Depending on the ho/t-ratio, the maximum tensile stress will occur at cross-section point II (inner diameter bottom) or III (outer diameter bottom).

On the upper side of the spring, the maximum compressive stress occurs on inside edge of the spring at cross-section point I. This stress is decisive for the setting loss of the spring. Setting is caused by plastic deformation of the disc spring due to high deflections that exceed the elastic limit of the material. This results in a reduction in the free height of the spring.

 

Fig.: Overlaying of load stresses and residual stresses to give total stresses

Disc springs without contact surfaces with force application through shortened lever arms

The moment required for compression is, on the deformation model usually used as a basis, as great as for the load applied via cross-sectional corners I and III. Because of the shortened lever arma greater load F' > F is required to achieve the same spring deflection. The result is a steeper characteristic load curve when compared with a spring that does not have a shortened lever arm.

The calculated load stress is not influenced by the location of load application. It depends only on the variation of the cone angle (see Fig.).

Fig.: Dimensional ratios when load is applied via shortened lever arms

Disc springs with contact surfaces

Contact surfaces are used for disc springs with a thickness greater than 6 mm (Group 3 of DIN 2093). This provides a larger area for load application thereby reducing the friction on the guide elements. The location of the applied force is shifted from de to de' on the outside and from di to di' on the inside. This results in a shortening of the lever arm and an increase in the characteristic load curve (see Fig.).

Disc springs with contact surfaces have the same design force F (at a deflection s = 0.75 x ho) as disc springs without contact surfaces with the same dimensions De, Di and lo.

Fig.: Comparison of the calculated characteristic curves of disc springs with (right) and without (left) seating faces.

The resulting increase in force is counteracted by a reduction in the disc thickness. Due to the requirement for identical overall height lo, the disc spring with contact surfaces will have a greater contact angle o' > o. This results in a characteristic curve which, with the exception of the common design point F' (s=0.75 ho) = F (s=0.75 ho), deviates slightly from that for the standard disc spring (see Fig.).

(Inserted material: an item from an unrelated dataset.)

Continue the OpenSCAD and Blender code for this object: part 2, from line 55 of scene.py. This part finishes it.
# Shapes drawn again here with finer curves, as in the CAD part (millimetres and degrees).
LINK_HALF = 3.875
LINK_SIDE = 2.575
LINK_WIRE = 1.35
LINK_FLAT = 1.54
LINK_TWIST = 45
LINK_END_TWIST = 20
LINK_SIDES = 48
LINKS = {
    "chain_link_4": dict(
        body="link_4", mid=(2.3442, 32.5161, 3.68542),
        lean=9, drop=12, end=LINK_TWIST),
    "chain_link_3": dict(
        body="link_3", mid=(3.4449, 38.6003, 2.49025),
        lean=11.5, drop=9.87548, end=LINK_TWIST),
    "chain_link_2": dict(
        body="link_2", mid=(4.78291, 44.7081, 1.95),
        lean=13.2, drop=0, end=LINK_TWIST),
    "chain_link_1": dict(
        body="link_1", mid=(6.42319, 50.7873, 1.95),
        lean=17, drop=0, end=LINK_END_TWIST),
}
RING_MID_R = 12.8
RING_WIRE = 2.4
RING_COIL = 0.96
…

Comparison of the calculated characteristic curves of disc springs with and without seating faces

The reduction of the disc thickness from t to t' is specified in DIN 2093. The average ratio of disc thickness t' and t is 0.938 for springs of Series A and B and 0.995 for springs of Series C. The load stresses are calculated for the corner points I … IV of the cross section, which no longer exist because of edge rounding. Therefore, the calculated stresses are somewhat higher than. Since these are only nominal values, the error is insignificant.

Special cases

Conversions when using special materials

The characteristic equations applicable to a sharp-edged rectangular cross section yield forces which are 8 % to 9 % too high for spring steel where E = 206000 N/mm2 and µ = 0.3. This is compensated for by the shortening of the lever arm due to the radii at points I and III. Therefore the calculated and measured loads for steel springs are in good agreement. This is no longer true if special materials, especially ones with higher POISSON numbers µ, are used.

Extremely thin disc springs

In the case of disc springs where De/t >> 40 the characteristic equation yields a force which is too high. In this case, the cross section of the spring is no longer rectangular and bowing of the lateral surface line must be taken into consideration (especially if a finite element analysis is made).

Extremely small diameter ratio

In the case of disc springs with De/Di < 1.8, the shortening of the lever arm must be taken into consideration when calculating the characteristic load curve. Otherwise, the calculated load will be too low.